I wrote these words yesterday on my Instagram account:
It’s been 14 years. 14 years since I’ve heard his voice, watched him laugh. In those 14 years I’ve experienced emotions from one extreme to another. My feelings have launched me from intense anger to acceptance, from heart wrenching pain to unworldly peace. To be quite honest, I’m not sure how I feel this year. It hurts, of course. I miss him. There has always been an absence in my life, and there always will be. But today, right now, I feel the love of my Father more than ever. I know that He hated the day we lost my brother. He didn’t want that for us. He longed for a family that was whole. He hurts with me. He feels my pain. And more than that, he longs to sit and walk through the process of mourning with me. I’m thankful that my God doesn’t require me to get it together. He doesn’t need me to get over it and get on with my life. He happily welcomes me into His comforting arms when the tears begin to fall. After 14 years, I’ve learned that the only place I can find peace and comfort, is in His arms.
“In the midst of deep sorrow
I see Your light is breaking through
The dark of night will not overtake me
I am pressing into You
Lord, You fight my every battle
And I will not fear”
“I Am Not Alone” – Kari Jobe
And every word is true. But it’s interesting to me how easy it is to lean into God and into his mercy and grace when you have some control over situations. Even situations that are menial. When I wrote those words yesterday, I spent all day with my mom. We usually always do. If I’m supposed to work that day, I usually always take it off and we spend the day together. Most years we go to the cemetery, we pick out a tree for my brothers grave, we decorate and we just spend time with each other. We don’t’ really talk about my brother. We don’t cry together. We just are. We’re present. For the most part we stay away from our phones. So with no outside interruptions, it’s easy to say “God. I’m leaning into you. I’m pressing into your presence because it’s only by your love that I am made whole. It’s only by your grace and mercy that my still shattered heart is held together.” And I truly to try to walk in that belief. I have faith in my God. In my father.
And then Monday morning comes. It’s kind of weird. I’ve always said that losing my brother was hard, but living after the funeral was much harder. I think the same goes for the anniversaries. The week leading up to that day is always hard… He’s on my mind much more than normal, and usually the night before is the time it really hits me. It seems to be the time that I lean into God further, it’s a time that I cry and get angry and tell God that it isn’t fair. And then December 14th comes… and I’m ok. My brother and his death sit at the edge of my breaking point but I can keep it together. I wonder if that is a product of 13 years of feeling like I need to hold it in for my mom’s sake. She’s never been one to hold it together. If I’m being honest, in the days after his death, my mom was one of the main reason’s for my learning how to internalize my pain and bury. I had to. My mom was falling apart. I couldn’t lose it too. Now, I’m not saying that it’s her fault. That was a choice that I made. Whether I knew it or not. Every 14th of December though, I slip back into that. I internalize things for a day, so that my mom can grieve the way that she needs to.

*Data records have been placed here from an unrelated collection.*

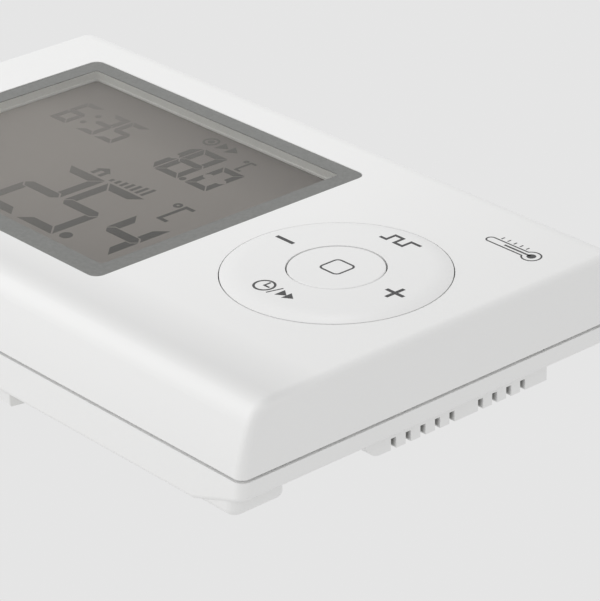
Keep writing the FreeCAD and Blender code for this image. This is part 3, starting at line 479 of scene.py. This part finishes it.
def offset(points, by, closed):
    """Each point moved sideways, along the bisector of its corner."""
    count = len(points)
    moved = []
    for i, (x, z) in enumerate(points):
        ways = []
        if closed or i > 0:
            px, pz = points[i - 1]
            ways.append(Vector((x - px, z - pz)).normalized())
        if closed or i < count - 1:
            nx, nz = points[(i + 1) % count]
            ways.append(Vector((nx - x, nz - z)).normalized())
        sides = [Vector((-w.y, w.x)) for w in ways]
        middle = sum(sides, Vector((0, 0))).normalized()
        reach = by / max(middle.dot(sides[0]), 0.3)
        moved.append((x + middle.x * reach, z + middle.y * reach))
    return moved


def rounded_square(x, z, side, radius, steps=8):
    points = []
    half = side / 2 - radius
    for quarter, (sx, sz) in enumerate(((1, 1), (-1, 1), (-1, -1), (1, -1))):
        for i in range(steps + 1):
            angle = math.pi / 2 * (quarter + i / steps)
            points.append((x + sx * half + radius * math.cos(angle), z + sz * half + radius * math.sin(angle)))
    return points


print("ink tools ready")

# %% [markdown]
# ## Symbols on the keys
# Pad printing leaves a dense, slightly matt dark grey. The ring carries a minus, a plus, a clock with a
# double arrow, and a stepped line for the daily programme; the centre key carries a rounded square.

# %% Print the keys
INK = 0.00002
SINK = 0.000004


def printed(name, dark, light):
    finish = Finish(name, Roughness=0.5)
    finish.feed("Base Color", finish.tint(finish.noise(6000.0), dark, light))
    finish.feed("Roughness", 0.45 + finish.noise(1500.0) * 0.12)
    return finish


key_ink = printed("key_ink", (0.040, 0.040, 0.041), (0.060, 0.060, 0.061))
ring_print = Ink("ring_symbols", KEY.x, KEY.z, RING_FRONT + SINK, INK + SINK)
ring_print.bar(-14.35, 1.0, 4.4, 0.78)
ring_print.bar(14.3, 0.3, 4.2, 0.74)
ring_print.bar(14.3, 0.3 + 1.235, 0.74, 1.73)
ring_print.bar(14.3, 0.3 - 1.235, 0.74, 1.73)

PROGRAMME = [(-4.0, -1.1), (-2.4, -1.1), (-2.4, 1.1), (-0.4, 1.1), (-0.4, -1.1), (1.6, -1.1), (1.6, 1.1),
             (4.0, 1.1)]
ring_print.line([(x, z + 14.9) for x, z in PROGRAMME], 0.6)

CLOCK = (-3.1, -13.5)
ring_print.loop(CLOCK[0], CLOCK[1], 2.05, 0.42)
ring_print.line([(CLOCK[0], CLOCK[1] + 1.45), (CLOCK[0], CLOCK[1]), (CLOCK[0] + 1.3, CLOCK[1])], 0.4)
ring_print.line([(-0.85, -15.1), (0.05, -12.0)], 0.3)
for left in (0.75, 2.45):
    ring_print.slab([(left, -14.65), (left + 1.75, -13.45), (left, -12.25)])
ring_print.finish(key_ink, "ring_key", "grey_print")

button_print = Ink("button_symbol", KEY.x, KEY.z, BUTTON_FRONT + SINK, INK + SINK)
button_print.line(rounded_square(0.05, 0.15, 4.5, 0.9), 0.38, True)
button_print.finish(key_ink, "button", "grey_print")

# %% [markdown]
# ## A generic mark on the cover
# A small lying thermometer sits where such a unit carries a mark. It is a plain pictogram: a capsule outline,
# a bulb, and a few scale ticks.

# %% Print the cover
MARK_X = 59.6
MARK_Z = 28.2
STEM = 4.9
mark = Ink("cover_mark", MARK_X * MM, MARK_Z * MM, COVER_FRONT + SINK, INK + SINK)


def thermometer_outline(steps=20):
    """Bulb on the right, stem with a round end on the left."""
    bulb_r = 1.75
    stem_r = 0.85
    joint = math.asin(stem_r / bulb_r)
    points = []
    for i in range(steps + 1):
        angle = -math.pi + joint + (2 * math.pi - 2 * joint) * i / steps
        points.append((STEM + bulb_r * math.cos(angle), bulb_r * math.sin(angle)))
    for i in range(steps + 1):
        angle = math.pi / 2 + math.pi * i / steps
        points.append((-STEM + stem_r * math.cos(angle), stem_r * math.sin(angle)))
    return points


mark.line(thermometer_outline(), 0.3, True)
mark.disc(STEM, 0, 0.85)
mark.bar(STEM / 2 - 0.9, 0, STEM + 1.4, 0.42)
for tick in range(5):
    mark.bar(-STEM + 1.2 + tick * 1.5, 1.75, 0.26, 0.8)
mark.finish(key_ink, "unit", "grey_print")

# %% [markdown]
# ## Digits on the display
# A seven-segment digit is seven bars with mitred ends and a hair of space between neighbours. Each digit is
# worked out from its width, height and stroke, so one function draws every size on the glass. The digits'
# dark tint grows paler towards the left, a ramp along X.

# %% Seven-segment digits
LIT = {"0": "abcdef", "1": "bc", "2": "abged", "3": "abgcd", "4": "fgbc", "5": "afgcd", "6": "afgedc",
       "8": "abcdefg"}


def outlines(x0, x1, z0, z1, stroke, gap):
    """The seven segments of a digit in its box, with mitred ends."""
    middle = (z0 + z1) / 2
    half = stroke / 2
    bar_top = [(x0 + gap, z1), (x1 - gap, z1), (x1 - stroke - gap, z1 - stroke), (x0 + stroke + gap, z1 - stroke)]
    post = [(x0, z1 - gap), (x0 + stroke, z1 - stroke - gap), (x0 + stroke, middle + half + gap),
            (x0 + half, middle + half + gap), (x0, middle + gap)]
    centre_bar = [(x0 + gap, middle), (x0 + gap + half, middle + half), (x1 - gap - half, middle + half),
                  (x1 - gap, middle), (x1 - gap - half, middle - half), (x0 + gap + half, middle - half)]

    def flip_x(points):
        return [(x0 + x1 - x, z) for x, z in points]

    def flip_z(points):
        return [(x, 2 * middle - z) for x, z in points]

    return {"a": bar_top, "b": flip_x(post), "c": flip_x(flip_z(post)), "d": flip_z(bar_top),
            "e": flip_z(post), "f": post, "g": centre_bar}


def digit(ink, character, x, z, width, height, stroke, gap=0.25):
    """x and z are the digit's lower left corner."""
    shapes = outlines(x, x + width, z, z + height, stroke, gap)
    for name in LIT[character]:
        ink.slab(shapes[name])


def degree_unit(ink, x, z, size):
    """A small ring and a C, with the C's lower left corner at x, z."""
    ink.loop(x - size * 0.22, z + size * 0.93, size * 0.15, size * 0.1, 20)
    stroke = size * 0.13
    left = x + stroke / 2
    right = x + size * 0.42
    ink.line([(right, z + size), (left, z + size), (left, z), (right, z)], stroke)


print("segments ready")

# %% Lay out the display
lcd_ink = Finish("lcd_ink", Roughness=0.5)
FADE_X = (0.006, -0.037)
fade = lcd_ink.ramp(lcd_ink.axis(0), *FADE_X)
lcd_ink.feed("Base Color", lcd_ink.tint(fade, (0.050, 0.048, 0.046), (0.196, 0.184, 0.177)))
lcd_ink.feed("Roughness", 0.45 + lcd_ink.noise(1500.0) * 0.12)
digits = Ink("lcd_digits", 0.0, 0.0, GLASS_FRONT + SINK, INK + SINK)

BIG_Z = -22.9
for number, left in (("2", -25.95), ("5", -14.4)):
    digit(digits, number, left, BIG_Z, 10.35, 21.3, 2.2)
digits.disc(-1.85, BIG_Z + 1.6, 1.25, 24)
digit(digits, "4", 0.35, BIG_Z + 1.6, 9.35, 14.5, 2.15)
degree_unit(digits, 3.45, -4.75, 6.3)

SET_Z = 8.6
digit(digits, "1", -20.2, SET_Z, 5.7, 12.4, 1.6, 0.2)
digit(digits, "8", -14.1, SET_Z, 6.6, 12.4, 1.6, 0.2)
digits.disc(-6.6, SET_Z + 0.75, 0.7, 20)
digit(digits, "0", -5.3, SET_Z, 5.95, 9.6, 1.5, 0.2)
degree_unit(digits, -3.4, 19.1, 3.9)

TIME_Z = 9.95
for number, left in (("6", -47.5), ("3", -39.3), ("5", -33.7)):
    digit(digits, number, left, TIME_Z, 4.9, 9.65, 1.3, 0.15)
for dot in (2.9, 6.6):
    digits.disc(-40.7, TIME_Z + dot, 0.65, 20)
digits.finish(lcd_ink, "unit", "lcd_glass")

# %% [markdown]
# ## Symbols on the display
# Above the two temperatures the glass shows what they mean: a house for the room and a target for the set
# value. Both are drawn as outlines in the same ink as the digits.

# %% House and target
icons = Ink("lcd_icons", 0.0, 0.0, GLASS_FRONT + SINK, INK + SINK)
ROOM_Z = -0.95
ROOM_X = -21.5
ROOM_TALL = 3.5
roof = [(ROOM_X, ROOM_Z + 1.9), (ROOM_X + 2.1, ROOM_Z + ROOM_TALL), (ROOM_X + 4.2, ROOM_Z + 1.9)]
icons.slab(roof)
icons.bar(ROOM_X + 1.05, ROOM_Z + 0.95, 0.95, 1.9)
icons.bar(ROOM_X + 3.15, ROOM_Z + 0.95, 0.95, 1.9)
for step in range(7):
    tall = 1.0 + step * 0.4
    icons.bar(ROOM_X + 6.4 + step * 1.5, ROOM_Z + tall / 2, 0.8, tall)

SET_MARK_X = -17.8
SET_MARK_Z = 24.2
icons.loop(SET_MARK_X + 1.7, SET_MARK_Z, 1.7, 0.5)
icons.disc(SET_MARK_X + 1.7, SET_MARK_Z, 0.7, 20)
for left in (4.3, 7.0):
    icons.slab([(SET_MARK_X + left, SET_MARK_Z - 1.5), (SET_MARK_X + left + 2.3, SET_MARK_Z),
                (SET_MARK_X + left, SET_MARK_Z + 1.5)])
icons.finish(lcd_ink, "unit", "lcd_glass")

# %% [markdown]
# ## Stage, light and camera
# A pale world lights the white casing evenly, as a light tent does, and four large area lamps add direction. A
# weak one stands in front. One in front and one behind, both low on the left, graze the lower long side and its
# shoulder, and one straight below lights that side and the corner. A soft spot lays a brighter pool on the
# display's end of the face. The floor lies far below, so that it shows under the unit from the side but never
# cuts through a view from underneath.

# %% World and floor
WORLD_GREY = (0.785, 0.785, 0.785, 1)
scene = bpy.context.scene
scene.view_settings.view_transform = "Standard"
world = bpy.data.worlds.new("pale_studio")
scene.world = world
world.use_nodes = True
world.node_tree.nodes["Background"].inputs["Color"].default_value = WORLD_GREY
world.node_tree.nodes["Background"].inputs["Strength"].default_value = 1.0

FLOOR_Z = -0.75
FLOOR_HALF = 3.0
floor_mesh = bmesh.new()
corners = ((-1, -1), (1, -1), (1, 1), (-1, 1))
floor_mesh.faces.new([floor_mesh.verts.new((x * FLOOR_HALF, y * FLOOR_HALF, FLOOR_Z)) for x, y in corners])
floor_data = bpy.data.meshes.new("studio_floor")
floor_mesh.to_mesh(floor_data)
floor_mesh.free()
floor = bpy.data.objects.new("studio_floor", floor_data)
scene.collection.objects.link(floor)
floor_finish = Finish("floor_paper", Roughness=0.9)
floor_finish.feed("Base Color", floor_finish.tint(floor_finish.noise(3.0), (0.80, 0.80, 0.80), (0.82, 0.82, 0.82)))
floor_data.materials.append(floor_finish.material)
print("floor at", FLOOR_Z)

# %% Lamps
def lamp(name, place, aim, size, watts):
    data = bpy.data.lights.new(name, "AREA")
    data.size = size
    data.energy = watts
    made = bpy.data.objects.new(name, data)
    made.location = place
    made.rotation_euler = (Vector(aim) - Vector(place)).to_track_quat("-Z", "Y").to_euler()
    scene.collection.objects.link(made)
    return made


lamp("front_broad", (-0.1, -0.9, 0.1), (0, 0, 0), 0.8, 0.25)
lamp("front_left", (-0.40, -0.35, -0.40), (0, 0, 0), 0.4, 0.82)
lamp("under_left", (-0.41, 0.13, -0.41), (0, 0, 0), 0.3, 0.12)
lamp("below", (0.16, -0.22, -0.58), (0.02, 0, 0), 0.5, 0.66)

POOL_AT = Vector((-0.043, COVER_FRONT, 0.034))
POOL_FROM = Vector((-0.2, -0.75, 0.2))
POOL_R = 0.104
POOL_WATTS = 3.5
pool_data = bpy.data.lights.new("left_pool", "SPOT")
pool_data.energy = POOL_WATTS
pool_data.shadow_soft_size = 0.05
pool_data.spot_blend = 0.45
pool = bpy.data.objects.new("left_pool", pool_data)
pool.location = POOL_AT + POOL_FROM
beam = POOL_AT - pool.location
pool_data.spot_size = 2 * math.atan(POOL_R / beam.length)
pool.rotation_euler = beam.to_track_quat("-Z", "Y").to_euler()
scene.collection.objects.link(pool)
print("lamps:", len(bpy.data.lights))

# %% [markdown]
# ## Camera
# The camera looks up at the unit's lower right corner from below, through a long lens that flattens
# perspective. Its turn is written as three directions: where it looks, its right and its up.

# %% Camera
LENS = 191.97
CAMERA_AT = Vector((0.41397, -0.25831, -0.32698))
LOOK = Vector((-0.67982, 0.43759, 0.58853)).normalized()
RIGHT = Vector((0.66173, 0.02004, 0.74948))
RIGHT = (RIGHT - LOOK * RIGHT.dot(LOOK)).normalized()
UP = RIGHT.cross(LOOK)
camera_data = bpy.data.cameras.new("camera")
camera_data.lens = LENS
camera_data.clip_start = 0.01
camera = bpy.data.objects.new("camera", camera_data)
camera.matrix_world = Matrix.Translation(CAMERA_AT) @ Matrix((RIGHT, UP, -LOOK)).transposed().to_4x4()
scene.collection.objects.link(camera)
scene.camera = camera
print("camera", [round(v, 3) for v in CAMERA_AT])
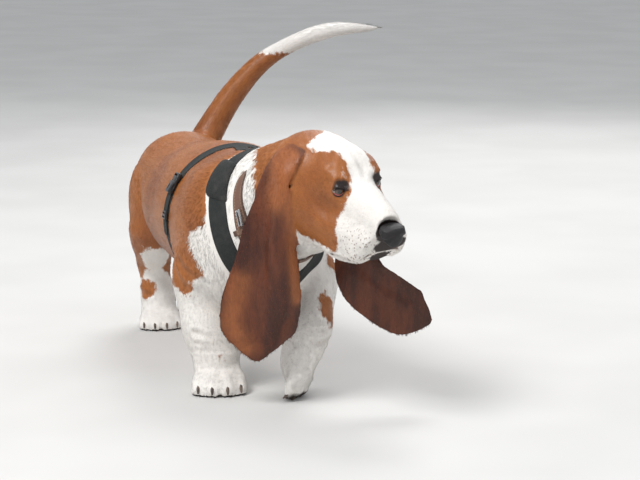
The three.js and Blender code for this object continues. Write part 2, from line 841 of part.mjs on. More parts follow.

We held my brother’s funeral 3 days before Christmas. The thing with funerals is that people are constantly there. I don’t remember my mom and I ever being alone except for when we slept. And even then, we took to sleeping together because it was just too hard to be alone. At all other times of the day, though, someone was there. They were making sure that we were talking and eating and planning. Planning a funeral. And then the funeral ended. We ate food, we celebrated my brother’s short life, and then people started to go home. By that night, we didn’t have people at the house all the time. We had the family that were staying with, but that’s it. And we had to rush to have Christmas. Looking back, I don’t know how my mom did it. I was 12, so while I missed my brother and while I was grieving, I was also able to compartmentalize and focus on Christmas. I was still a child, of course. But my mom.. Man. Every time I think about that year, I realize more and more just how strong my mom is. How brave, how heroic.
All of this crazy mumbling has been to say, that the days after the anniversary, much like the days after the funeral are hard. I’m testy, I’m angry, I’m hurting. And people make it worse. haha. One day I hope to understand myself better. To understand that while God has created me to be in community, why I tend to crave being alone. For now, I just try. Try to let people in.